We'll start off with the command in the classic Windows shell since that is what Aaron sent us. Here is my version of the command.

C:\> for /f "tokens=1,2,3,7 delims=: " %a in ('netstat -nao ^| find 
^"LISTENING^" ^| find /v ^"::^"') do @(for /f "tokens=1,*" %n in ('"wmic process
where processId=%d get caption,executablepath | find ".""') do @echo Protocol=%a,
IP=%b, Port=%c, PID=%d, Name=%n, Path=%o)

Protocol=TCP, IP=, Port=135, PID=776, Name=svchost.exe,
Protocol=TCP, IP=, Port=912, PID=2368, Name=vmware-authd.exe,
Path=C:\Program Files\VMware\VMware Player\vmware-authd.exe
Protocol=TCP, IP=, Port=49153, PID=892, Name=svchost.exe,
Protocol=TCP, IP=, Port=49154, PID=952, Name=svchost.exe,
Protocol=TCP, IP=, Port=49155, PID=520, Name=lsass.exe,
Protocol=TCP, IP=, Port=49157, PID=512, Name=services.exe,
I did cheat a little this week by filtering out all IPv6 addresses.
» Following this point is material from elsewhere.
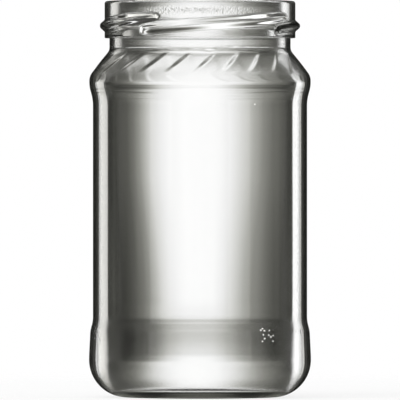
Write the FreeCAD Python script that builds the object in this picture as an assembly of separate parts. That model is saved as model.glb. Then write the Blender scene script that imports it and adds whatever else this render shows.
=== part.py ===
import FreeCAD, Part
import math
import os

from FreeCAD import Vector

# Empty glass preserving jar with a four-lug twist-off mouth, one piece of clear glass.
# Millimetres, +Z up, origin at the centre of the circle that the jar stands on.
# The front faces -Y; angles round the jar count from the front, positive towards +X.

# Overall
HEIGHT = 130.6            # from the standing ring to the top of the rim
PANEL_RADIUS = 35.3       # outside of the straight wall that takes the label
WALL = 2.1                # glass of the body, measured square to the surface

# Mouth: a plain ring with lugs, and the neck that a closing machine grips under it
FINISH_RADIUS = 31.45
FINISH_DEPTH = 12.2       # from the rim to the sharp step under the ring
FINISH_WALL = 2.0
RIM_ROUNDING = 0.9
NECK_INSET = 1.6          # how far the neck lies inside the ring above it
NECK_LENGTH = 4.05        # from that step to where neck and shoulder cone would meet
NECK_WALL = 1.6
NECK_ROUNDING = 2.8
BORE_EASE = 3.0           # height over which the bore narrows to the neck

# Shoulder: a cone that ends in a soft bead above the label panel
SHOULDER_ANGLE = 38.0     # degrees from upright
BEAD_SWELL = 1.2          # how far the bead stands out from the panel
BEAD_BAND = 3.4
BEAD_ROUNDING = 4.6
BEAD_EASE = 10.5
PANEL_EASE = 15.0
STEP_ANGLE = 15.5         # degrees from upright, where bead and heel fall back to the panel

# Heel: a band as proud as the bead, over the big round corner and the standing ring
HEEL_SWELL = 1.3
HEEL_BAND_TOP = 22.0
HEEL_TAPER = 0.42         # how much the band narrows towards its top
HEEL_ROUNDING = 13.5
HEEL_EASE = 10.0
STANDING_WIDTH = 1.6      # flat ring that touches the table
HEEL_SIDE_ROUNDING = 40.0 # soft bend between the corner and the tapered band
PUSH_UP = 1.4             # hollow under the base

# Inside of the heel: the glass thickens towards a flat floor
HEEL_WALL = 2.35
HEEL_WALL_LEVEL = 15.5
HEEL_FOOT_WALL = 2.8      # where wall and floor inside would meet
FLOOR_LEVEL = 3.4
FLOOR_ROUNDING = 6.5

# Lugs: short lengths of thread, low at the left end and rising to the right
LUG_COUNT = 4
LUG_START = -38.2         # degrees
LUG_SPAN = 102.0          # degrees
LUG_RISE = 4.3
LUG_DROP = 9.8            # from the rim down to the middle of a lug's low end
LUG_PROUD = 1.55
LUG_THICKNESS = 3.0
LUG_LEAD_IN = 9.0         # degrees over which a lug fades in at its low end
LUG_RUN_OUT = 22.0        # degrees over which it fades out at its high end
LUG_END_SHARE = 0.12      # share of the full section that is left at both ends
LUG_SECTIONS = 15
LUG_ROOT = 0.6            # how deep a lug is rooted in the wall
LUG_ROOT_SPREAD = 1.25    # section shares: width at the root, flank's break (out, width), crest width
LUG_BREAK_OUT = 0.65
LUG_BREAK_SPREAD = 0.62
LUG_CREST_SPREAD = 0.24
LUG_END_CROWDING = 1.5    # above 1, sections stand closer together towards a lug's ends

# Flutes: slanted ridges round the shoulder cone
FLUTE_COUNT = 24
FLUTE_START = -47.3       # degrees, low end
FLUTE_TURN = 12.5         # degrees from the low end to the high end
FLUTE_PROUD = 0.5
FLUTE_WIDTH = 2.6
FLUTE_MARGIN = 1.3        # clear cone above and below a flute, measured in height

# Levels and radii that follow
STEP_Z = HEIGHT - FINISH_DEPTH
NECK_RADIUS = FINISH_RADIUS - NECK_INSET
NECK_FOOT_Z = STEP_Z - NECK_LENGTH
BEAD_RADIUS = PANEL_RADIUS + BEAD_SWELL
SHOULDER_SLOPE = math.tan(math.radians(SHOULDER_ANGLE))
STEP_SLOPE = math.tan(math.radians(STEP_ANGLE))
SHOULDER_Z = NECK_FOOT_Z - (BEAD_RADIUS - NECK_RADIUS) / SHOULDER_SLOPE
BEAD_FOOT_Z = SHOULDER_Z - BEAD_BAND
PANEL_TOP_Z = BEAD_FOOT_Z - BEAD_SWELL / STEP_SLOPE
HEEL_RADIUS = PANEL_RADIUS + HEEL_SWELL
BAND_TOP_RADIUS = HEEL_RADIUS - HEEL_TAPER
PANEL_FOOT_Z = HEEL_BAND_TOP + (BAND_TOP_RADIUS - PANEL_RADIUS) / STEP_SLOPE
STANDING_RADIUS = HEEL_RADIUS - HEEL_ROUNDING
HOLLOW_RADIUS = STANDING_RADIUS - STANDING_WIDTH
BORE_RADIUS = FINISH_RADIUS - FINISH_WALL
NECK_BORE = NECK_RADIUS - NECK_WALL


def around(radius, angle, z):
    """Point at an angle round the jar, in degrees from the front."""
    turn = math.radians(angle)
    return Vector(radius * math.sin(turn), -radius * math.cos(turn), z)


def eased_edges(corners):
    """Lines through (radius, z, rounding) corners, with a tangent arc at each inner corner.

    Where two arcs would need more than the line between them, both give way in proportion.
    """
    points = [Vector(radius, 0, z) for radius, z, _ in corners]
    runs = [after - before for before, after in zip(points, points[1:])]
    turns = [one.getAngle(other) for one, other in zip(runs, runs[1:])]
    wanted = [rounding * math.tan(turn / 2) for (_, _, rounding), turn in zip(corners[1:-1], turns)]
    reach = [0.0] + wanted + [0.0]
    share = [min(1.0, 0.98 * run.Length / max(reach[i] + reach[i + 1], 1e-9))
             for i, run in enumerate(runs)]
    edges = []
    start = points[0]
    for i, turn in enumerate(turns, 1):
        corner = points[i]
        length = reach[i] * min(share[i - 1], share[i])
        before = Vector(runs[i - 1]).normalize()
        after = Vector(runs[i]).normalize()
        if length < 1e-6:
            edges.append(Part.LineSegment(start, corner).toShape())
            start = corner
            continue
        arc_in = corner - before * length
        arc_out = corner + after * length
        inward = Vector(after - before).normalize()
        sagitta = length * (1 / math.sin(turn / 2) - 1 / math.tan(turn / 2))
        arc_middle = corner + inward * sagitta
        edges.append(Part.LineSegment(start, arc_in).toShape())
        edges.append(Part.Arc(arc_in, arc_middle, arc_out).toShape())
        start = arc_out
    edges.append(Part.LineSegment(start, points[-1]).toShape())
    return edges


def outside_corners():
    """From the middle of the hollow under the base, out, up and over to the rim."""
    return [
        (0, PUSH_UP, 0),
        (HOLLOW_RADIUS / 2, PUSH_UP, HOLLOW_RADIUS ** 2 / PUSH_UP / 2),
        (HOLLOW_RADIUS, 0, 0),
        (HEEL_RADIUS, 0, HEEL_ROUNDING),
        (HEEL_RADIUS, HEEL_ROUNDING, HEEL_SIDE_ROUNDING),
        (BAND_TOP_RADIUS, HEEL_BAND_TOP, HEEL_EASE),
        (PANEL_RADIUS, PANEL_FOOT_Z, HEEL_EASE),
        (PANEL_RADIUS, PANEL_TOP_Z, PANEL_EASE),
        (BEAD_RADIUS, BEAD_FOOT_Z, BEAD_EASE),
        (BEAD_RADIUS, SHOULDER_Z, BEAD_ROUNDING),
        (NECK_RADIUS, NECK_FOOT_Z, NECK_ROUNDING),
        (NECK_RADIUS, STEP_Z, 0),
        (FINISH_RADIUS, STEP_Z, 0),
        (FINISH_RADIUS, HEIGHT, RIM_ROUNDING),
        (FINISH_RADIUS - FINISH_WALL / 2, HEIGHT, 0),
    ]


def inside_corners():
    """From the middle of the floor inside, out, up and over to the rim."""
    lowered = WALL * math.tan(math.radians(SHOULDER_ANGLE / 2))
    shoulder_z = SHOULDER_Z - lowered
    neck_z = shoulder_z + (BEAD_RADIUS - WALL - NECK_BORE) / SHOULDER_SLOPE
    return [
        (0, FLOOR_LEVEL, 0),
        (HEEL_RADIUS - HEEL_FOOT_WALL, FLOOR_LEVEL, FLOOR_ROUNDING),
        (HEEL_RADIUS - HEEL_WALL, HEEL_WALL_LEVEL, HEEL_SIDE_ROUNDING),
        (BAND_TOP_RADIUS - WALL, HEEL_BAND_TOP, HEEL_EASE),
        (PANEL_RADIUS - WALL, PANEL_FOOT_Z, HEEL_EASE),
        (PANEL_RADIUS - WALL, PANEL_TOP_Z, PANEL_EASE),
        (BEAD_RADIUS - WALL, BEAD_FOOT_Z, BEAD_EASE),
        (BEAD_RADIUS - WALL, shoulder_z, BEAD_ROUNDING),
        (NECK_BORE, neck_z, NECK_ROUNDING + WALL),
        (NECK_BORE, STEP_Z, BORE_EASE),
        (BORE_RADIUS, STEP_Z + BORE_EASE, BORE_EASE),
        (BORE_RADIUS, HEIGHT, RIM_ROUNDING),
        (FINISH_RADIUS - FINISH_WALL / 2, HEIGHT, 0),
    ]


def turned_solid(edges, top_z):
    """Solid turned from an outline that starts on the axis and ends at a height to close from."""
    start = edges[0].Vertexes[0].Point
    end = edges[-1].Vertexes[-1].Point
    over = [Vector(end.x, 0, top_z), Vector(0, 0, top_z), start]
    closing = [Part.LineSegment(one, other).toShape()
               for one, other in zip([end] + over, over) if (other - one).Length > 1e-6]
    section = Part.Face(Part.Wire(edges + closing))
    return section.revolve(Vector(0, 0, 0), Vector(0, 0, 1), 360)


def lug_fade(turned):
    """Share of a lug's full section at so many degrees from its low end."""
    lead = min(1.0, turned / LUG_LEAD_IN)
    run_out = min(1.0, (LUG_SPAN - turned) / LUG_RUN_OUT)
    return math.sqrt(max(0.0, lead * (2 - lead))) * math.sqrt(max(0.0, run_out * (2 - run_out)))


def lug_section(start, turned):
    """Section across a lug: flanks from roots in the wall, steepening towards a narrow crest."""
    share = max(lug_fade(turned), LUG_END_SHARE)
    middle = HEIGHT - LUG_DROP + LUG_RISE * turned / LUG_SPAN
    half = LUG_THICKNESS / 2 * math.sqrt(share)
    proud = LUG_PROUD * share
    steps = [(-LUG_ROOT, half * LUG_ROOT_SPREAD), (proud * LUG_BREAK_OUT, half * LUG_BREAK_SPREAD),
             (proud, half * LUG_CREST_SPREAD)]
    lower = [around(FINISH_RADIUS + out, start + turned, middle - up) for out, up in steps]
    upper = [around(FINISH_RADIUS + out, start + turned, middle + up) for out, up in reversed(steps)]
    return Part.makePolygon(lower + upper + lower[:1])


def lug(index):
    """One lug, lofted through sections that climb round the ring and fade at both ends."""
    start = LUG_START + index * 360 / LUG_COUNT
    middles = LUG_SPAN - LUG_LEAD_IN - LUG_RUN_OUT
    third = LUG_SECTIONS // 3
    stops = [LUG_LEAD_IN * (i / third) ** LUG_END_CROWDING for i in range(third)]
    stops += [LUG_LEAD_IN + middles * i / third for i in range(third)]
    stops += [LUG_SPAN - LUG_RUN_OUT * (1 - i / third) ** LUG_END_CROWDING for i in range(third + 1)]
    return Part.makeLoft([lug_section(start, turned) for turned in stops], True, False)


def flute(index):
    """One slanted ridge: a round bar bent more tightly than the cone, so both its ends sink in."""
    low_angle = FLUTE_START + index * 360 / FLUTE_COUNT
    low_z = SHOULDER_Z + FLUTE_MARGIN
    high_z = NECK_FOOT_Z - FLUTE_MARGIN
    bar = (FLUTE_WIDTH ** 2 / 4 + FLUTE_PROUD ** 2) / (2 * FLUTE_PROUD)
    depth = bar - FLUTE_PROUD

    def under_cone(share, sunk):
        z = low_z + share * (high_z - low_z)
        radius = NECK_RADIUS + (NECK_FOOT_Z - z) * SHOULDER_SLOPE
        tilt = math.radians(SHOULDER_ANGLE)
        return around(radius - sunk * math.cos(tilt), low_angle + share * FLUTE_TURN,
                      z - sunk * math.sin(tilt))

    low = under_cone(0, bar)
    middle = under_cone(0.5, depth)
    high = under_cone(1, bar)
    spine = Part.Arc(low, middle, high).toShape()
    rim = Part.Circle(low, spine.tangentAt(spine.FirstParameter), bar)
    end = Part.Face(Part.Wire(rim.toShape()))
    bend = spine.Curve
    return end.revolve(bend.Center, bend.Axis, math.degrees(spine.Length / bend.Radius))


def jar():
    """The whole jar as one solid: outside, lugs and flutes, then hollowed out."""
    ridges = [lug(index) for index in range(LUG_COUNT)]
    ridges += [flute(index) for index in range(FLUTE_COUNT)]
    outside = turned_solid(eased_edges(outside_corners()), HEIGHT)
    hollow = turned_solid(eased_edges(inside_corners()), HEIGHT + RIM_ROUNDING)
    return outside.fuse(ridges).cut(hollow).removeSplitter()


os.makedirs("parts", exist_ok=True)
jar().exportStep("parts/jar.step")
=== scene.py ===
import math
import random

import bpy
import numpy as np
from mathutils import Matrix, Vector

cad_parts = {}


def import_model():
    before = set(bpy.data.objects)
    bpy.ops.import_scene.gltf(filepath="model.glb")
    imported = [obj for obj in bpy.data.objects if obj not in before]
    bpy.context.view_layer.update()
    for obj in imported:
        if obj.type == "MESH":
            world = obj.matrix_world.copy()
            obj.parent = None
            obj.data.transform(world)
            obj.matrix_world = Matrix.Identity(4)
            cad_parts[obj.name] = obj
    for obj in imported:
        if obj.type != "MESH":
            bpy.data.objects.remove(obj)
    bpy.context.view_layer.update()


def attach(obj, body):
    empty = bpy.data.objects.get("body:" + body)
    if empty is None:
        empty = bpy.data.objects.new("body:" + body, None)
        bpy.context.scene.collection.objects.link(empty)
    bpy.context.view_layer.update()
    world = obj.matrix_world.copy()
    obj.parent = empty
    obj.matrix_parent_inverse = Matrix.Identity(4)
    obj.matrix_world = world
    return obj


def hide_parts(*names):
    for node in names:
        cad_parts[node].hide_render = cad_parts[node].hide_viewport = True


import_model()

# Empty glass preserving jar. Metres, +Z up, front towards -Y. Angles round the jar are in degrees from
# the front, positive towards +X. One fine glass mesh stands for the solid. It follows the solid's
# outline, whose sizes are written here again, with a rounded step, softer lugs, much lower flutes and a
# thinner foot than the solid has.

MM = 0.001

HEIGHT = 130.6 * MM
PANEL_RADIUS = 35.3 * MM
WALL = 2.1 * MM

FINISH_RADIUS = 31.45 * MM
FINISH_DEPTH = 12.2 * MM
FINISH_WALL = 2.0 * MM
RIM_ROUNDING = 0.9 * MM
STEP_ROUNDING = 0.25 * MM
NECK_INSET = 1.6 * MM
NECK_LENGTH = 4.05 * MM
NECK_WALL = 1.6 * MM
NECK_ROUNDING = 2.8 * MM
BORE_EASE = 3.0 * MM

SHOULDER_ANGLE = math.radians(38.0)
BEAD_SWELL = 1.2 * MM
BEAD_BAND = 3.4 * MM
BEAD_ROUNDING = 4.6 * MM
BEAD_EASE = 10.5 * MM
PANEL_EASE = 15.0 * MM
STEP_ANGLE = math.radians(15.5)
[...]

All the extra colons really screw up our makeshift parser. IPv6 addresses are filtered out by removing all the lines containing "::" using the /v switch with find.

The cleaned up netstat output, which is just IPv4 listeners, is split using our For loop. Regular readers are well aware that there is no good way to parse text in the classic shell, so we have to use our good ol' For loop for this task (again). We use the delimiters colon and space to get the 1st, 2nd, 3rd, and 7th tokens which represent the protocol, local address, local port, and process id respectively.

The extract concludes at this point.